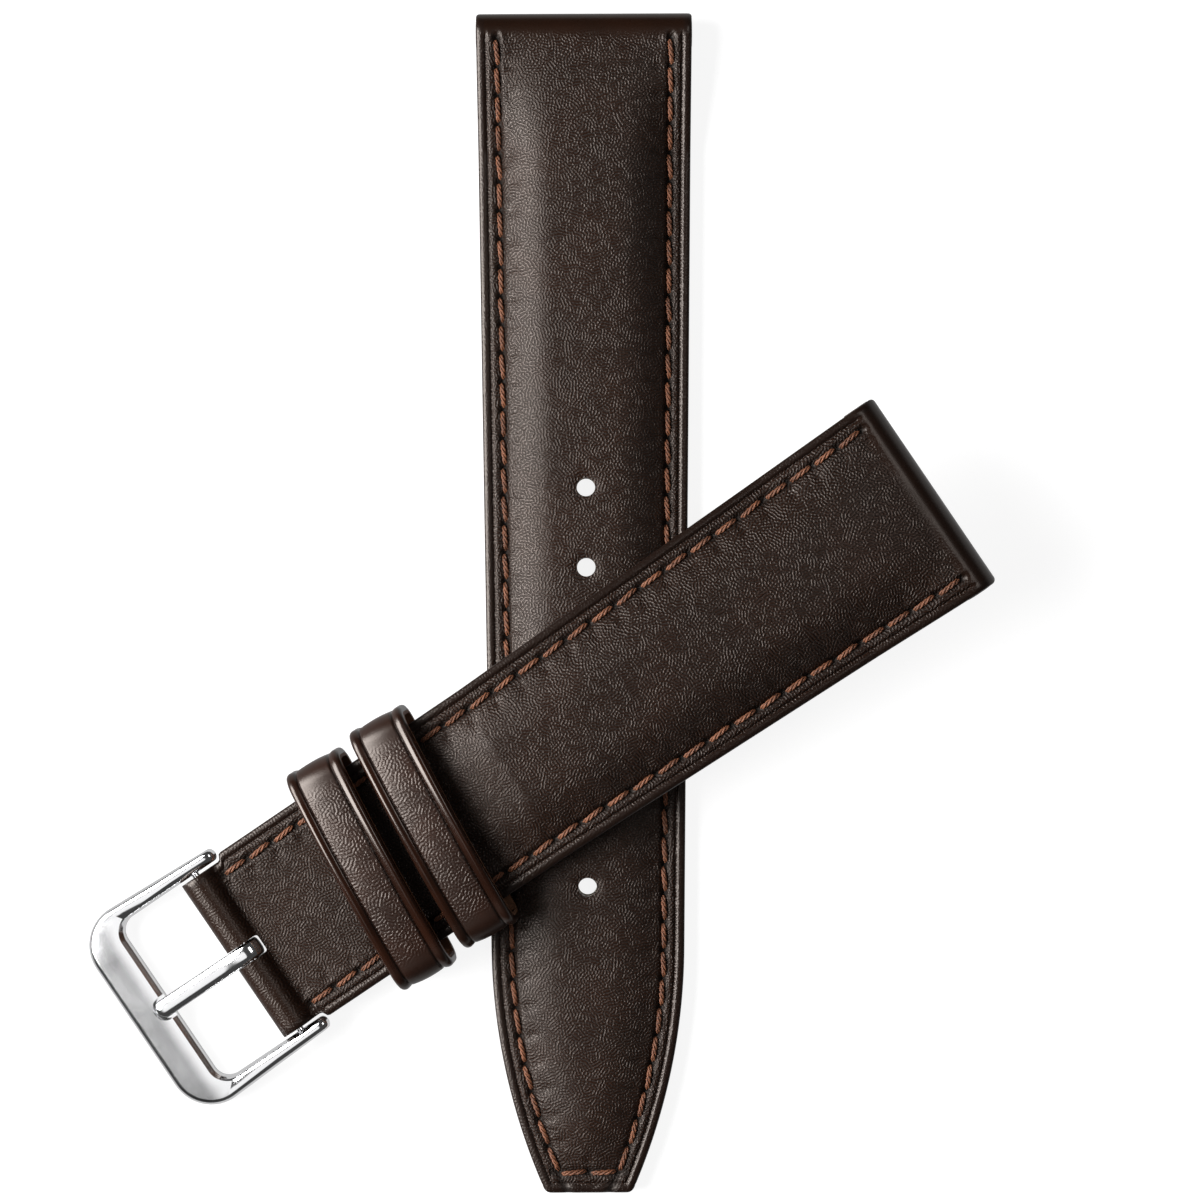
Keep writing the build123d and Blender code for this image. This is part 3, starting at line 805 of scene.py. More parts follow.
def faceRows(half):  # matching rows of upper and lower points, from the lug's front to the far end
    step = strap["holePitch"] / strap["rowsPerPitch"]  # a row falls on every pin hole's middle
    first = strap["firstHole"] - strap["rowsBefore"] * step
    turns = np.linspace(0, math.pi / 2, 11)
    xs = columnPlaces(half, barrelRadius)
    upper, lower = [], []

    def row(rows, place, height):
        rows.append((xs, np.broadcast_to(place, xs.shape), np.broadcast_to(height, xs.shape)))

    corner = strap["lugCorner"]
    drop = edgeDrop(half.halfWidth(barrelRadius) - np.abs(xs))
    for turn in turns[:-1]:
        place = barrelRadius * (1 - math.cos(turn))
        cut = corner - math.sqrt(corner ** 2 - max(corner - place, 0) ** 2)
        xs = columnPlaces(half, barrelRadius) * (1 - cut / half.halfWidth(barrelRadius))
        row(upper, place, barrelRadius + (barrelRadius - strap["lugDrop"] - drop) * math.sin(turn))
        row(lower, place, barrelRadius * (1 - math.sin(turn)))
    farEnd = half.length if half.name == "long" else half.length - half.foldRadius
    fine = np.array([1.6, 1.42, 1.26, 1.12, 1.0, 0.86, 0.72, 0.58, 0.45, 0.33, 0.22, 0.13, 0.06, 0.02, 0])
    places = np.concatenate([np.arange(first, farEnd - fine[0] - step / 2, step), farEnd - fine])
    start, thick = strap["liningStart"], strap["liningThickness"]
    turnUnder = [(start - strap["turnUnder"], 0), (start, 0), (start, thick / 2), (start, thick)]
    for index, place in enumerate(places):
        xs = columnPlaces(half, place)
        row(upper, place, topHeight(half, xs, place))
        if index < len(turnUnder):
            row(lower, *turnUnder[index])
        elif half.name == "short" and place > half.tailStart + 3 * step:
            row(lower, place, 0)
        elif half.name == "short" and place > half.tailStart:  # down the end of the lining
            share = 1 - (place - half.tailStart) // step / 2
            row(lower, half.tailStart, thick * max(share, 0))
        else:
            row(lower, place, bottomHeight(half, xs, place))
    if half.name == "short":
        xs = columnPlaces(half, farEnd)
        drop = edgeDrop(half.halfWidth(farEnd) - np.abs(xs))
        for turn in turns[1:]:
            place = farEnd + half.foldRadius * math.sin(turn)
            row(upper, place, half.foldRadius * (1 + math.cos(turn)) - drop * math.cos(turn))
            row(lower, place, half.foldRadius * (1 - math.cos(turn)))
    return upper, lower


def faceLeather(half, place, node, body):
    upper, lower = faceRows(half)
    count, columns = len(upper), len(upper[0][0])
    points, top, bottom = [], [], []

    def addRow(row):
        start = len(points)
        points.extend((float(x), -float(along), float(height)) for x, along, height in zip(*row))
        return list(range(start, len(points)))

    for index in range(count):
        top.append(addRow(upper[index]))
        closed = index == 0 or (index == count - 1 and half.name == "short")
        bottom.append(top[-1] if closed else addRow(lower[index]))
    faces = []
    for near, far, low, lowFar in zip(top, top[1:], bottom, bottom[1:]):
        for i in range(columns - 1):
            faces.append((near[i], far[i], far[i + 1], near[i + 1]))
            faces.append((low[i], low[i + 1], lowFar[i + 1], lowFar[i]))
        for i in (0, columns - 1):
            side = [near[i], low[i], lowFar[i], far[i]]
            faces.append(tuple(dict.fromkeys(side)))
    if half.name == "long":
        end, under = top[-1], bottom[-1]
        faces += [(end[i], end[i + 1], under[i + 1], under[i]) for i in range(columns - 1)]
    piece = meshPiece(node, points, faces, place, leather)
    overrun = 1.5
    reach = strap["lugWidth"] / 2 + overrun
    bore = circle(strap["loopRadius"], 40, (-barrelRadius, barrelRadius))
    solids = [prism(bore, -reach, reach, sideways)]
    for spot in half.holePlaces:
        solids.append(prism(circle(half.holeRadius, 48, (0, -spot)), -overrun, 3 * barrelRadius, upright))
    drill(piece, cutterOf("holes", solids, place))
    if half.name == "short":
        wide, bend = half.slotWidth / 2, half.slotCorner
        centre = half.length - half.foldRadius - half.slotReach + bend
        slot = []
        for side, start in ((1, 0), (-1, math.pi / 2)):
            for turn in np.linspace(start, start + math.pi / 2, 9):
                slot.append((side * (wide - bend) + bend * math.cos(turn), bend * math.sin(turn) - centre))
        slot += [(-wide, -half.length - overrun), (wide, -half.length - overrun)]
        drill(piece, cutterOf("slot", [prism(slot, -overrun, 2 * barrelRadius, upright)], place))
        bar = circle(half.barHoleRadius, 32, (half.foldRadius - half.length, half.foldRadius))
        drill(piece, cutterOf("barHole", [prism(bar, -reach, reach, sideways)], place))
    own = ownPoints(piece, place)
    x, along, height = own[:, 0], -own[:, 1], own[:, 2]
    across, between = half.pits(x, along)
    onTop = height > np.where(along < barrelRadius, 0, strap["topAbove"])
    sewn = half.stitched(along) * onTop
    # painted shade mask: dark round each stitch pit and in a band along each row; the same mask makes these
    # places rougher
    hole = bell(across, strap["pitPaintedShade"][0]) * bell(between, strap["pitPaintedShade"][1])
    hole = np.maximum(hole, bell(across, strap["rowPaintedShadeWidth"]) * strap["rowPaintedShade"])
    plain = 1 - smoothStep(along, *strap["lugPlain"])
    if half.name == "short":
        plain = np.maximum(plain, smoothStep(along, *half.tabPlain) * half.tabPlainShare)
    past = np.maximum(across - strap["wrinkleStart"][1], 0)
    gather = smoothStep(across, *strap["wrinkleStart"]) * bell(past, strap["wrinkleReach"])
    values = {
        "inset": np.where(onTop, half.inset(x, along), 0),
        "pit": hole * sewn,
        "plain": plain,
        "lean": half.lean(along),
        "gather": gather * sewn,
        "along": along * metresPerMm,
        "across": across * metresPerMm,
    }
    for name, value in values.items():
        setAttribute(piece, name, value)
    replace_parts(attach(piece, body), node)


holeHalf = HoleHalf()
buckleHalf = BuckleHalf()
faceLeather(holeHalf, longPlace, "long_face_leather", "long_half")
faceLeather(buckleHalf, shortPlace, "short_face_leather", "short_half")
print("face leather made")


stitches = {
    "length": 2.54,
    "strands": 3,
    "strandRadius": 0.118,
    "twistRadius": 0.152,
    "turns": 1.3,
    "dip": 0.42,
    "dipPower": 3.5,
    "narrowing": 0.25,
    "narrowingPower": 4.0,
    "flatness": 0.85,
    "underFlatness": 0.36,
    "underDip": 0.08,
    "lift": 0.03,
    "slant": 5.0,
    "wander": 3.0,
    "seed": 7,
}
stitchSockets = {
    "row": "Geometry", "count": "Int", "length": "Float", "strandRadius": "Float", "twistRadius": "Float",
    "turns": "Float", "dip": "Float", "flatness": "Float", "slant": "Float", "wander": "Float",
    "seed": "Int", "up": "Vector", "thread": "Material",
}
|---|
(PROBLEM DETAILS):
Using the data above, output each line exactly.

(SOLVED EXERCISE):
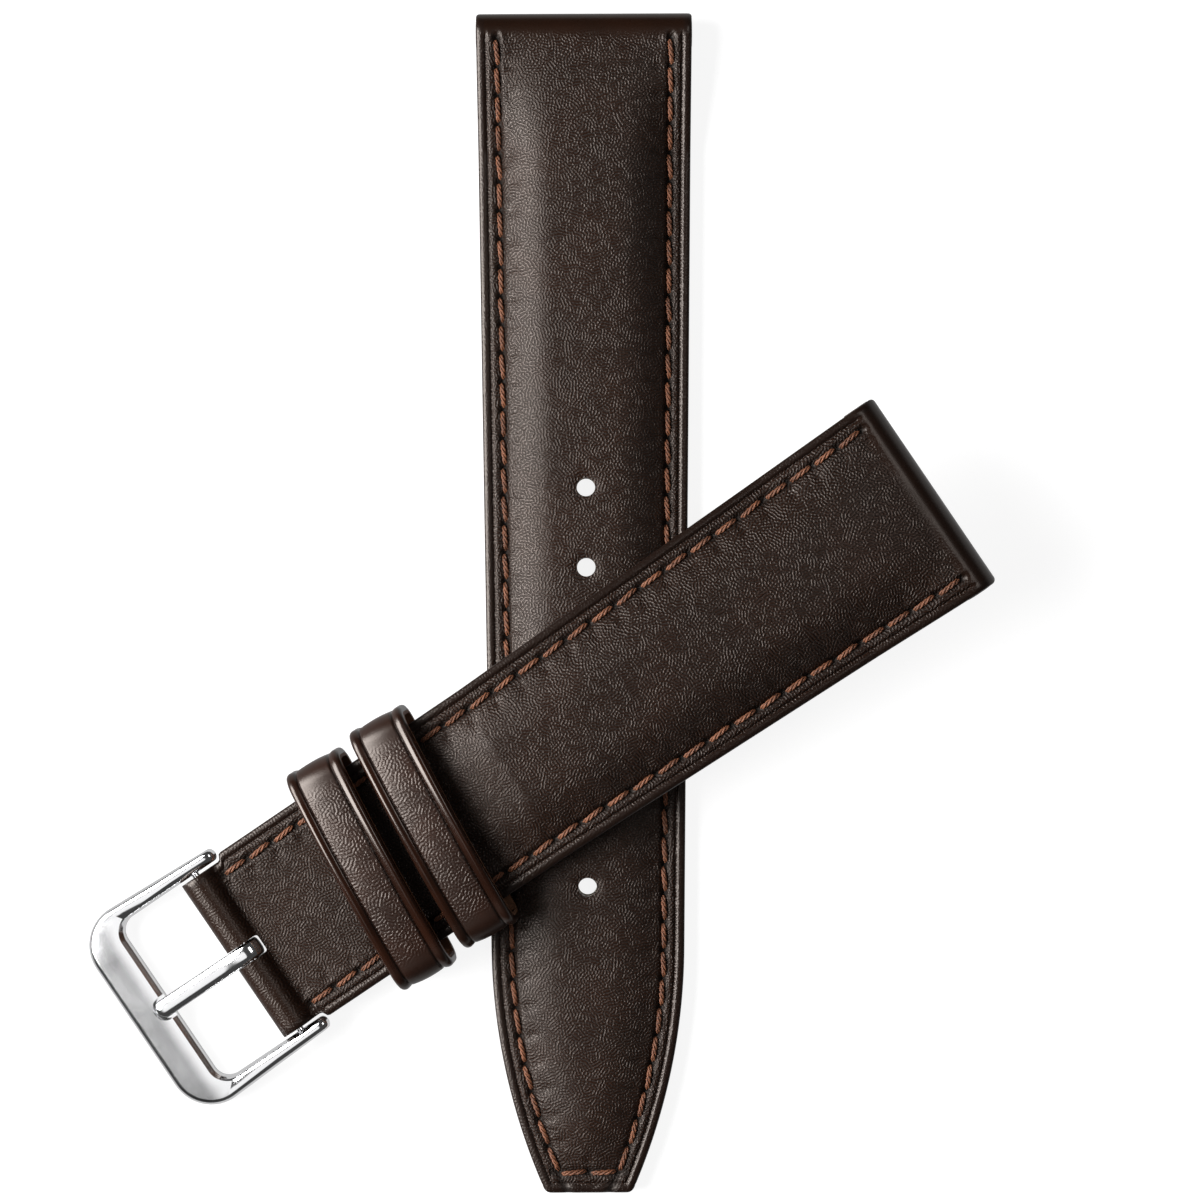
Keep writing the build123d and Blender code for this image. This is part 3, starting at line 805 of scene.py. More parts follow.
def faceRows(half):  # matching rows of upper and lower points, from the lug's front to the far end
    step = strap["holePitch"] / strap["rowsPerPitch"]  # a row falls on every pin hole's middle
    first = strap["firstHole"] - strap["rowsBefore"] * step
    turns = np.linspace(0, math.pi / 2, 11)
    xs = columnPlaces(half, barrelRadius)
    upper, lower = [], []

    def row(rows, place, height):
        rows.append((xs, np.broadcast_to(place, xs.shape), np.broadcast_to(height, xs.shape)))

    corner = strap["lugCorner"]
    drop = edgeDrop(half.halfWidth(barrelRadius) - np.abs(xs))
    for turn in turns[:-1]:
        place = barrelRadius * (1 - math.cos(turn))
        cut = corner - math.sqrt(corner ** 2 - max(corner - place, 0) ** 2)
        xs = columnPlaces(half, barrelRadius) * (1 - cut / half.halfWidth(barrelRadius))
        row(upper, place, barrelRadius + (barrelRadius - strap["lugDrop"] - drop) * math.sin(turn))
        row(lower, place, barrelRadius * (1 - math.sin(turn)))
    farEnd = half.length if half.name == "long" else half.length - half.foldRadius
    fine = np.array([1.6, 1.42, 1.26, 1.12, 1.0, 0.86, 0.72, 0.58, 0.45, 0.33, 0.22, 0.13, 0.06, 0.02, 0])
    places = np.concatenate([np.arange(first, farEnd - fine[0] - step / 2, step), farEnd - fine])
    start, thick = strap["liningStart"], strap["liningThickness"]
    turnUnder = [(start - strap["turnUnder"], 0), (start, 0), (start, thick / 2), (start, thick)]
    for index, place in enumerate(places):
        xs = columnPlaces(half, place)
        row(upper, place, topHeight(half, xs, place))
        if index < len(turnUnder):
            row(lower, *turnUnder[index])
        elif half.name == "short" and place > half.tailStart + 3 * step:
            row(lower, place, 0)
        elif half.name == "short" and place > half.tailStart:  # down the end of the lining
            share = 1 - (place - half.tailStart) // step / 2
            row(lower, half.tailStart, thick * max(share, 0))
        else:
            row(lower, place, bottomHeight(half, xs, place))
    if half.name == "short":
        xs = columnPlaces(half, farEnd)
        drop = edgeDrop(half.halfWidth(farEnd) - np.abs(xs))
        for turn in turns[1:]:
            place = farEnd + half.foldRadius * math.sin(turn)
            row(upper, place, half.foldRadius * (1 + math.cos(turn)) - drop * math.cos(turn))
            row(lower, place, half.foldRadius * (1 - math.cos(turn)))
    return upper, lower


def faceLeather(half, place, node, body):
    upper, lower = faceRows(half)
    count, columns = len(upper), len(upper[0][0])
    points, top, bottom = [], [], []

    def addRow(row):
        start = len(points)
        points.extend((float(x), -float(along), float(height)) for x, along, height in zip(*row))
        return list(range(start, len(points)))

    for index in range(count):
        top.append(addRow(upper[index]))
        closed = index == 0 or (index == count - 1 and half.name == "short")
        bottom.append(top[-1] if closed else addRow(lower[index]))
    faces = []
    for near, far, low, lowFar in zip(top, top[1:], bottom, bottom[1:]):
        for i in range(columns - 1):
            faces.append((near[i], far[i], far[i + 1], near[i + 1]))
            faces.append((low[i], low[i + 1], lowFar[i + 1], lowFar[i]))
        for i in (0, columns - 1):
            side = [near[i], low[i], lowFar[i], far[i]]
            faces.append(tuple(dict.fromkeys(side)))
    if half.name == "long":
        end, under = top[-1], bottom[-1]
        faces += [(end[i], end[i + 1], under[i + 1], under[i]) for i in range(columns - 1)]
    piece = meshPiece(node, points, faces, place, leather)
    overrun = 1.5
    reach = strap["lugWidth"] / 2 + overrun
    bore = circle(strap["loopRadius"], 40, (-barrelRadius, barrelRadius))
    solids = [prism(bore, -reach, reach, sideways)]
    for spot in half.holePlaces:
        solids.append(prism(circle(half.holeRadius, 48, (0, -spot)), -overrun, 3 * barrelRadius, upright))
    drill(piece, cutterOf("holes", solids, place))
    if half.name == "short":
        wide, bend = half.slotWidth / 2, half.slotCorner
        centre = half.length - half.foldRadius - half.slotReach + bend
        slot = []
        for side, start in ((1, 0), (-1, math.pi / 2)):
            for turn in np.linspace(start, start + math.pi / 2, 9):
                slot.append((side * (wide - bend) + bend * math.cos(turn), bend * math.sin(turn) - centre))
        slot += [(-wide, -half.length - overrun), (wide, -half.length - overrun)]
        drill(piece, cutterOf("slot", [prism(slot, -overrun, 2 * barrelRadius, upright)], place))
        bar = circle(half.barHoleRadius, 32, (half.foldRadius - half.length, half.foldRadius))
        drill(piece, cutterOf("barHole", [prism(bar, -reach, reach, sideways)], place))
    own = ownPoints(piece, place)
    x, along, height = own[:, 0], -own[:, 1], own[:, 2]
    across, between = half.pits(x, along)
    onTop = height > np.where(along < barrelRadius, 0, strap["topAbove"])
    sewn = half.stitched(along) * onTop
    # painted shade mask: dark round each stitch pit and in a band along each row; the same mask makes these
    # places rougher
    hole = bell(across, strap["pitPaintedShade"][0]) * bell(between, strap["pitPaintedShade"][1])
    hole = np.maximum(hole, bell(across, strap["rowPaintedShadeWidth"]) * strap["rowPaintedShade"])
    plain = 1 - smoothStep(along, *strap["lugPlain"])
    if half.name == "short":
        plain = np.maximum(plain, smoothStep(along, *half.tabPlain) * half.tabPlainShare)
    past = np.maximum(across - strap["wrinkleStart"][1], 0)
    gather = smoothStep(across, *strap["wrinkleStart"]) * bell(past, strap["wrinkleReach"])
    values = {
        "inset": np.where(onTop, half.inset(x, along), 0),
        "pit": hole * sewn,
        "plain": plain,
        "lean": half.lean(along),
        "gather": gather * sewn,
        "along": along * metresPerMm,
        "across": across * metresPerMm,
    }
    for name, value in values.items():
        setAttribute(piece, name, value)
    replace_parts(attach(piece, body), node)


holeHalf = HoleHalf()
buckleHalf = BuckleHalf()
faceLeather(holeHalf, longPlace, "long_face_leather", "long_half")
faceLeather(buckleHalf, shortPlace, "short_face_leather", "short_half")
print("face leather made")


stitches = {
    "length": 2.54,
    "strands": 3,
    "strandRadius": 0.118,
    "twistRadius": 0.152,
    "turns": 1.3,
    "dip": 0.42,
    "dipPower": 3.5,
    "narrowing": 0.25,
    "narrowingPower": 4.0,
    "flatness": 0.85,
    "underFlatness": 0.36,
    "underDip": 0.08,
    "lift": 0.03,
    "slant": 5.0,
    "wander": 3.0,
    "seed": 7,
}
stitchSockets = {
    "row": "Geometry", "count": "Int", "length": "Float", "strandRadius": "Float", "twistRadius": "Float",
    "turns": "Float", "dip": "Float", "flatness": "Float", "slant": "Float", "wander": "Float",
    "seed": "Int", "up": "Vector", "thread": "Material",
}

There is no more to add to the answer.